Metrics for Identifying Bias in Datasets

ICYRIME 2021 International Conference of Yearly Reports on Informatics Mathematics, and Engineering 2021, Online, July 9, 2021
Alessandro Simonetta, Andrea Trenta, Maria Cristina Paoletti, Antonio Vetrò
AttachmentSize
PDF icon 2021-ceur-ws.pdf1.24 MB
9 July 2021

Nowadays automated decision-making systems are pervasively used and more often, they are used for taking important decisions in sensitive areas such as the granting of a bank overdraft, the susceptibility of an individual to a virus infection, or even the likelihood of repeating a crime. The widespread use of these systems raises a growing ethical concern about the risk of a potential discriminatory impact. In particular, machine-learning systems trained on unbalanced data could rise to systematic discriminations in the real world.

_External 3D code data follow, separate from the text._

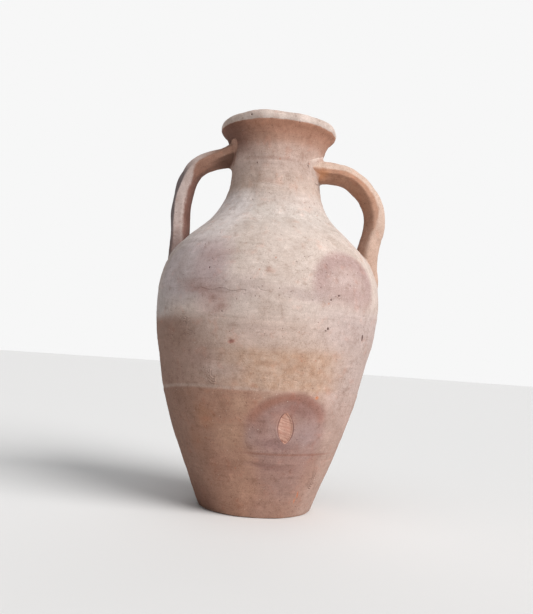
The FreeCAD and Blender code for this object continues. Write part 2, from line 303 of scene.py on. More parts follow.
def relief(theta, s):
    """How far the outside stands off its profile: lumps, throwing rings, joins and marks."""
    z = np.interp(s, outer.s, outer.p[:, 1])
    out = LUMPS.cyl(theta, z) + DENTS.cyl(theta, z) + FINE.cyl(theta, z)
    body = sstep(150, 175, z) * (1 - sstep(470, 480, z))
    out += rings(theta, z, 31, 6, 15, 0.11) * body
    out += rings(theta, z, 32, 9, 22, 0.07) * (1 - body) * (1 - sstep(470, 480, z))
    necky = sstep(372, 400, z) * (1 - sstep(462, 476, z))
    out += rings(theta, z, 33, 5, 11, 0.16) * necky
    # two turned lines on the neck, deeper at the front, and one low on the body
    for height, half, depth, lobe in ((445.5, 0.9, 0.50, 0.0), (440.6, 0.7, 0.38, 0.3),
                                      (80.6, 1.2, 0.28, 0.5), (233.0, 0.9, 0.16, -0.9)):
        wander = 0.7 * np.cos(theta * 2 + height) + 0.35 * np.cos(theta * 5 + height * 2)
        gain = 0.55 + 0.45 * np.cos(theta - lobe)
        out -= depth * gain * np.exp(-((z - height - wander) / half) ** 2)
    # the join of the two thrown sections: the lower one stands slightly proud
    line = 151.0 + 3.0 * np.cos(theta - 0.35) - 6.0 * sstep(0.6, 1.5, -theta) * (1 - sstep(2.0, 3.0, -theta))
    out += 0.38 * (1 - sstep(-1.4, 1.4, z - line)) * np.exp(-np.clip(line - z, 0, 200) / 26)
    # the lip: its lower edge is uneven and chipped
    lip = sstep(479, 484, z) * (1 - sstep(489, 494, z))
    chips = np.clip(np.cos(9 * theta + 1.0) + np.cos(17 * theta + 2.2) + np.cos(31 * theta)
                    + np.cos(23 * theta + 4.0) - 1.2, 0, 3)
    out -= lip * (0.13 * chips + 0.10 * np.cos(47 * theta) * np.cos(29 * theta))
    fade = sstep(0, 3, s)
    return (out + marks(theta, s)) * fade


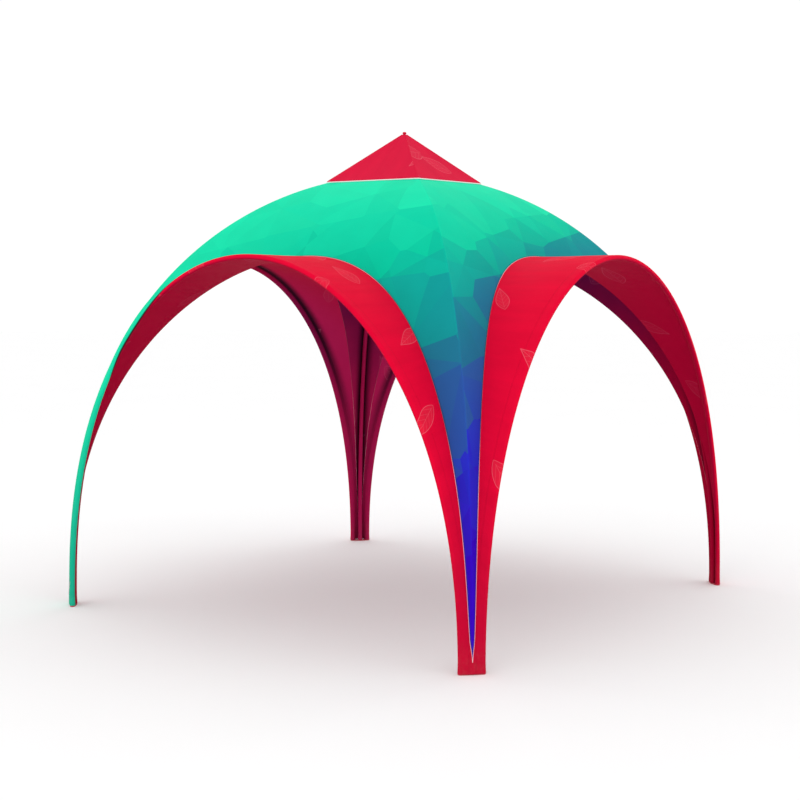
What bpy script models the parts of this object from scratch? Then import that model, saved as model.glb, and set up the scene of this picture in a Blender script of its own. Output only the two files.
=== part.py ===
# Four-legged dome tent with deep arched hoods and a small peaked cap.
# Metres, +Z up, origin on the ground under the peak.
import math

import bmesh
import bpy
import numpy as np

# Driving dimensions
SPAN = 4.0                # between the middles of neighbouring feet
HALF = SPAN / 2
POLE_RADIUS = 0.016
SLEEVE_RADIUS = 0.020
CLOTH = 0.004             # thickness of a fabric solid
FIT = 0.0004              # clearance between neighbouring solids

# Dome: square in plan, its half width falls from DOME_HALF to nothing at DOME_TOP
DOME_HALF = 1.005 * HALF
DOME_TOP = 1.80 * HALF
DOME_POWER = 2.45
VENT_HALF = 0.14 * HALF   # half width of the vent left open under the cap
TAIL_Z = 0.04 * HALF      # where the roof panels end above the ground

# Seam between a roof panel and its hood, drawn on the dome's side
SEAM_HALF = 0.985 * HALF
SEAM_TOP = 1.447 * HALF
SEAM_POWER = 2.33
TAIL_CLOSE = 0.020 * HALF # how far the seam turns out to the ridge at the foot
TAIL_REACH = 0.15 * HALF  # height over which it does so
HEM = 0.006               # how far inside the panel's edge the hood is sewn

# Edge arch in the front of each hood
EDGE_PLANE = 1.021 * HALF
EDGE_HALF = 0.966 * HALF
EDGE_TOP = 1.44 * HALF
EDGE_POWER = 2.18

# Cap over the vent
CAP_HALF = 0.235 * HALF
CAP_BASE = 1.765 * HALF
CAP_TOP = 1.965 * HALF
CAP_TIP = 0.018           # half width of the cap's blunt tip
KNOB_RADIUS = 0.017
KNOB_HEIGHT = 0.024

# Crown hub and the short mast on it
HUB_APOTHEM = 0.085
HUB_HEIGHT = 0.056
MAST_RADIUS = 0.016
MAST_HEAD_RADIUS = 0.015
MAST_HEAD_HEIGHT = 0.008

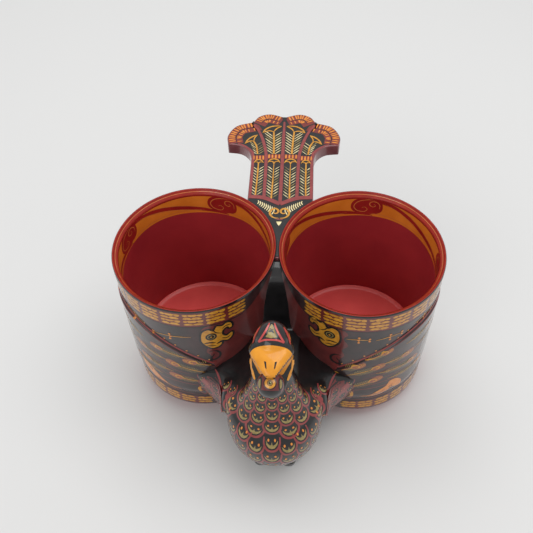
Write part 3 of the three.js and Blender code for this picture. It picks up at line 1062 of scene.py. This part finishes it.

One of the most important challenges is to determine metrics capable of detecting when an unbalanced training dataset may lead to discriminatory behaviour of the model built on it. In this paper, we propose an approach based on the notion of data completeness using two different metrics: one based on the combinations of the values of the dataset, which will be our benchmark, and the second using frame theory, widely used among others for quality measures of control systems. It is important to remark that the use of metrics cannot be a substitute for a broader design that must take into account the columns that could lead to the presence of bias in the data. The line of research does not end with these activities but aims to continue the path towards a standardised register of measures.